When I first took my DPSI (Diploma in Public Service Interpreting) course in 2007 I thought interpreting was going to be a “piece of cake” for me, after all I started learning English at the age of 10, by 13 or 14 I was fairly fluent and since then I have had always been in contact with the language and had plenty of practice, watching English/American films, reading articles, cultivating friendships with English people that were living in my home country Portugal and then moving to the UK in 2006, where my contact with the language increased dramatically. Now 6 years after I took my DPSI, I confess that at the beginning I didn’t have a clue of what the job really encompasses. I took my exam and passed it with flying colours but when it came to the crunch and I found myself on my first interpreting job in court, that is when I realised how underprepared I actually was. The whole scenario at court was quite intimidating, the judge, the jury, the barristers, the wigs…fortunately the case was over very quickly and I made it! (or should I say, I got away with it) From that time onwards it has been a learning curve that I feel, 6 years on, still has not stopped and will never really do so. I have come to appreciate how difficult it is to be a good interpreter. You see, most people that I talk to, think that an interpreter doesn’t have to think too hard, he or she only has to convey the idea or the meaning of what is being said or asked into another language. That couldn’t be further from the truth. As I started gaining experience in courts and police I came to realise how important details are. Interpreters don’t have to convey only the general meaning or idea of what is being said, instead they have to interpret the exact meaning, all the details, they cannot let any piece of information to get “lost in translation”, as this will be done at somebody’s expense, the defendant or the victim.
The type of questions that a defendant, victim or witness are asked during a trial can be so subtle that one could almost think they are irrelevant: The colour of a car, what difference does it make? The colour of a piece of clothing - black, dark grey, or blue, does it really matter? What difference does it make whether the incident happened at around “9ish” or towards 9:30? How many people were present, 2 or 3? I dealt with a case where the person I was interpreting for nearly went from being the victim to the perpetrator, so do details really matter? Well they do and an awful lot! The difference might lead to a defendant misunderstanding the question, it might lead to a witness not being considered credible, and ultimately it might lead to a miscarriage of justice.
Some might think: but doesn’t the interpreter do mostly consecutive interpreting in a trial/court scenario? Well, true but I personally find that consecutive interpreting is actually harder than simultaneous. When I do simultaneous interpreting in a conference I find that as long as I can “stay close” to the speaker, I don’t have to retain much in my memory, I can just hear in one language and immediately interpret into my target language. When doing consecutive interpreting, very often it is harder as one has to memorise a lot of information that is being said in just a few seconds of speech. For instance only 15 to 20 seconds of speech can contain a lot of details. Is it important to retain every single piece of information? It certainly is.

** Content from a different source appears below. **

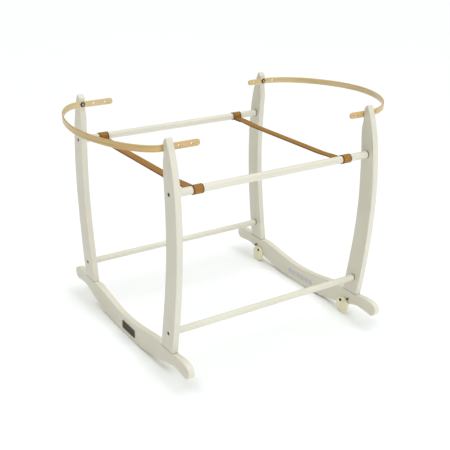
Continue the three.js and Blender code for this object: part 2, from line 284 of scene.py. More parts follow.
def carve(piece, cutters):
    """Takes the cutters, which don't overlap each other, out of a piece."""
    tool = bmesh.new()
    for cutter in cutters:
        tool.from_mesh(cutter.data)
        bpy.data.objects.remove(cutter)
    mesh = bpy.data.meshes.new("tool")
    tool.to_mesh(mesh)
    tool.free()
    holder = bpy.data.objects.new("tool", mesh)
    bpy.context.scene.collection.objects.link(holder)
    cut = piece.modifiers.new("cut", "BOOLEAN")
    cut.operation, cut.solver, cut.object = "DIFFERENCE", "EXACT", holder
    bpy.context.view_layer.update()
    depsgraph = bpy.context.evaluated_depsgraph_get()
    result = bpy.data.meshes.new_from_object(piece.evaluated_get(depsgraph))
    piece.modifiers.clear()
    result.name = piece.name
    piece.data = result
    bpy.data.objects.remove(holder)
    shape = bmesh.new()
    shape.from_mesh(result)
    bmesh.ops.remove_doubles(shape, verts=shape.verts, dist=SLIVER)
    bmesh.ops.dissolve_degenerate(shape, edges=shape.edges, dist=SLIVER)
    shape.to_mesh(result)
    shape.free()
    result.set_sharp_from_angle(angle=SHARP_ANGLE)


def finished(piece, body, slot, *nodes):
    """Even shading, and the piece's body and the CAD nodes it stands for; slot is not used."""
    if any(len(p.vertices) > 4 for p in piece.data.polygons):
        piece.modifiers.new("shading", "WEIGHTED_NORMAL").keep_sharp = True
    if nodes:
        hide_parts(*nodes)
    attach(piece, body)
    return piece


def end_of(node, direction):
    """The middle of a node's box face that looks along an axis direction, and the box's length
    along it in millimetres."""
    low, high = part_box(node)
    half = (high - low) / 2
    reach = Vector(d * h for d, h in zip(direction, half))
    return (low + high) / 2 + reach, 2 * reach.length / MM


# ---- materials -----------------------------------------------------------------------------


def material_of(name, **values):
    """A new material, its node tree and its shader, with these values on the shader's sockets."""
    material = bpy.data.materials.new(name)
    material.use_nodes = True
    tree = material.node_tree
    shader = tree.nodes["Principled BSDF"]
    for socket, value in values.items():
        shader.inputs[socket.replace("_", " ")].default_value = value
    return material, tree, shader


def node(tree, kind, inputs, **settings):
    made_node = tree.nodes.new("ShaderNode" + kind)
    for key, value in settings.items():
        setattr(made_node, key, value)
    for socket, value in inputs.items():
        if isinstance(value, bpy.types.NodeSocket):
            tree.links.new(value, made_node.inputs[socket])
        else:
            made_node.inputs[socket].default_value = value
    return made_node


def space(tree, stretch=(1, 1, 1)):
    """Object coordinates in metres, stretched."""
    source = node(tree, "TexCoord", {}).outputs["Object"]
    return node(tree, "Mapping", {"Vector": source, "Scale": stretch}).outputs["Vector"]


def strip_space(tree, stretch=(1, 1, 1)):
    """Coordinates along and across a strip, in metres, stretched."""
    source = node(tree, "UVMap", {}, uv_map="along").outputs["UV"]
    return node(tree, "Mapping", {"Vector": source, "Scale": stretch}).outputs["Vector"]


def noise(tree, vector, scale, detail=2.0, roughness=0.5, distortion=0.0):
    inputs = {"Vector": vector, "Scale": scale, "Detail": detail}
    inputs.update({"Roughness": roughness, "Distortion": distortion})
    return node(tree, "TexNoise", inputs).outputs["Fac"]


def remap(tree, value, low, high, to_low=0.0, to_high=1.0):
    inputs = {"Value": value, "From Min": low, "From Max": high, "To Min": to_low, "To Max": to_high}
    return node(tree, "MapRange", inputs).outputs["Result"]


def calc(tree, operation, a, b=0.0):
    return node(tree, "Math", {0: a, 1: b}, operation=operation).outputs[0]


def blended(tree, amount, a, b, how="MIX"):
    """Colour a, moved towards b by an amount."""
    colours = {6: a if isinstance(a, bpy.types.NodeSocket) else (*a, 1)}
    colours[7] = b if isinstance(b, bpy.types.NodeSocket) else (*b, 1)
    return node(tree, "Mix", {0: amount, **colours}, data_type="RGBA", blend_type=how).outputs[2]


def relief(tree, height, depth, strength=1.0, normal=None):
    """A bump of a depth in metres."""
    inputs = {"Height": height, "Distance": depth, "Strength": strength}
    if normal is not None:
        inputs["Normal"] = normal
    return node(tree, "Bump", inputs).outputs["Normal"]


def wire(tree, shader, **sockets):
    for socket, source in sockets.items():
        tree.links.new(source, shader.inputs[socket.replace("_", " ")])


def worn_edges(tree):
    """1 at the middle of a rounded-over edge and 0 away from it."""
    return node(tree, "Attribute", {}, attribute_name="wear").outputs["Fac"]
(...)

Also when it comes to the legal jargon, for as much preparation you may do when you take your DPSI, you will never be able to remember all the terminology as each case is different. It is really only with experience that an interpreter becomes better and better and he or she should naturally have the curiosity to increase their skills.
Then there is the factor of confidence. Confidence to speak up when you cannot hear. Confidence to interpret before the whole court, confidence to interpret before a colleague that might be sat in the audience working for the defence solicitor. Confidence to ask if you didn’t quite understand the question.
As time was passing by and I was gaining more experience I realised how difficult interpreting is and how skilled one has to be. When working on a translation, one has the time to look up a certain word on the dictionary, time to do a search on the internet to find the exact word. An interpreter just does not have that time. An interpreter needs to be accurate, quick and yet not lose vital information.
As we know in August 2011 the Ministry of Justice signed a new framework agreement with Applied Language Solutions (ALS) which was later on bought by Capita. There are numerous reports of “interpreters” being used by this company that are simply people who have no qualifications, their criminal records are not being checked, most of them do interpreting as a side job, as it does not pay them enough to do it as a full time occupation and worse than that, I have heard reports of solicitors complain that some of them don’t even speak English!
The truth is, interpreting involves a lot more than simply being able to speak two languages. It is a skill and skills need to be honed before one can say they have truly mastered their profession. This process does not happen overnight. Like the plasterer I mentioned earlier, if unskilled interpreters are used the end result will not be a polished finish, rather it will be a scarring of the entire justice system and all of us will be the ones that have to live with that.